### [Exercise]
Give every line of the material again, exactly as written.

### [Provided data]

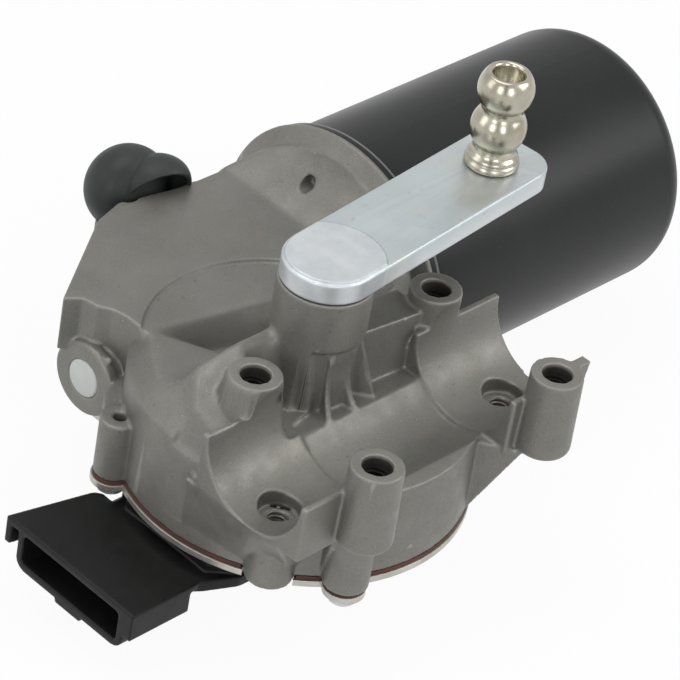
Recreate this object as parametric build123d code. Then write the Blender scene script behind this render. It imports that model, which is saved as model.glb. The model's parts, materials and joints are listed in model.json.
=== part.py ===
from build123d import *
import os
from math import atan2, cos, degrees, hypot, pi, radians, sin, sqrt, tan

# Wiper motor with crank: a permanent-magnet motor, a worm gear in a die-cast housing, a tube saddle
# with four mounting bosses, and a crank with a double ball stud. Millimetres, +Z up, +X along the
# armature towards the closed end of the motor can. Every function below works on the gearbox's own
# datum, where the output shaft stands on the Z axis and the cover's outer face is at z = 0. The
# finished pieces are then moved so that the part's origin is the middle of the four mounting bosses.

# ---------------------------------------------------------------- driving dimensions
# clearances
RUN_FIT = 0.03           # radial running fit of a shaft in its bush
SLIP_FIT = 0.1           # between a piece and the seat it drops into
SIDE_GAP = 0.3           # between bodies that move past each other
WHEEL_GAP = 1.0          # round the wheel in its chamber
BACKLASH = 0.2           # gap on each flank of the worm mesh

# cover side
COVER_T = 1.5            # cover plate
GASKET_T = 1.0           # cover gasket
COVER_RIM = 0.4          # cover beyond the chamber's wall
CHAMBER_R = 40.0         # outside of the wheel chamber, which the wheel and the motor's place follow
CHAMBER_WALL = 4.0
RIM_Z = 24.0             # top of the low part of the housing
CEILING_Z = 16.8         # underside of the chamber roof
DECK_Z = 31.5            # flat deck over the worm
DECK_T = 3.5
BACK_Y = 64.5            # rear wall of the gearbox
EAR_R = 4.4              # pillars of the cover screws
COVER_SCREW_R = 2.0
COVER_SCREW_L = 12.0
SCREW_HEAD_R = 3.6
SCREW_HEAD_H = 2.4
PILLAR_R = 5.4           # heavy pillar under the saddle
BEAD_R = 29.0            # stiffening bead of the cover
BEAD_W = 3.0
BEAD_H = 0.6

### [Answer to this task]
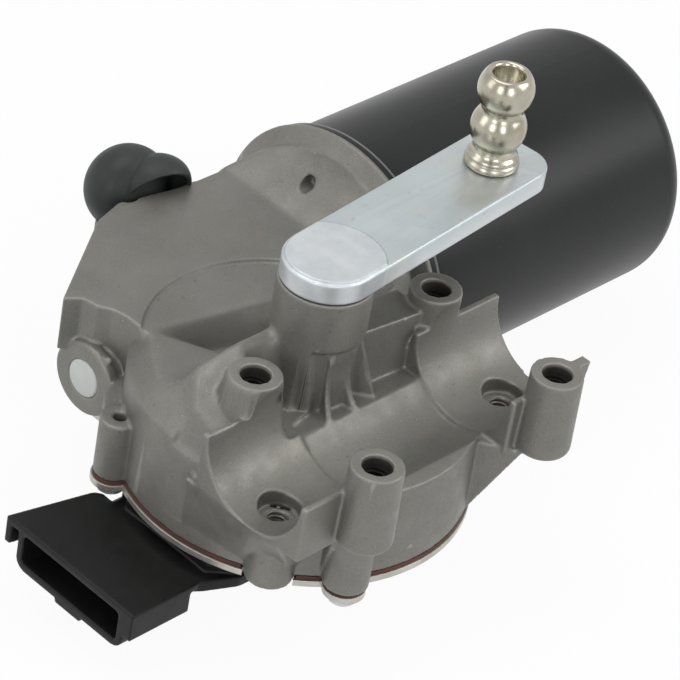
Recreate this object as parametric build123d code. Then write the Blender scene script behind this render. It imports that model, which is saved as model.glb. The model's parts, materials and joints are listed in model.json.
=== part.py ===
from build123d import *
import os
from math import atan2, cos, degrees, hypot, pi, radians, sin, sqrt, tan

# Wiper motor with crank: a permanent-magnet motor, a worm gear in a die-cast housing, a tube saddle
# with four mounting bosses, and a crank with a double ball stud. Millimetres, +Z up, +X along the
# armature towards the closed end of the motor can. Every function below works on the gearbox's own
# datum, where the output shaft stands on the Z axis and the cover's outer face is at z = 0. The
# finished pieces are then moved so that the part's origin is the middle of the four mounting bosses.

# ---------------------------------------------------------------- driving dimensions
# clearances
RUN_FIT = 0.03           # radial running fit of a shaft in its bush
SLIP_FIT = 0.1           # between a piece and the seat it drops into
SIDE_GAP = 0.3           # between bodies that move past each other
WHEEL_GAP = 1.0          # round the wheel in its chamber
BACKLASH = 0.2           # gap on each flank of the worm mesh

# cover side
COVER_T = 1.5            # cover plate
GASKET_T = 1.0           # cover gasket
COVER_RIM = 0.4          # cover beyond the chamber's wall
CHAMBER_R = 40.0         # outside of the wheel chamber, which the wheel and the motor's place follow
CHAMBER_WALL = 4.0
RIM_Z = 24.0             # top of the low part of the housing
CEILING_Z = 16.8         # underside of the chamber roof
DECK_Z = 31.5            # flat deck over the worm
DECK_T = 3.5
BACK_Y = 64.5            # rear wall of the gearbox
EAR_R = 4.4              # pillars of the cover screws
COVER_SCREW_R = 2.0
COVER_SCREW_L = 12.0
SCREW_HEAD_R = 3.6
SCREW_HEAD_H = 2.4
PILLAR_R = 5.4           # heavy pillar under the saddle
BEAD_R = 29.0            # stiffening bead of the cover
BEAD_W = 3.0
BEAD_H = 0.6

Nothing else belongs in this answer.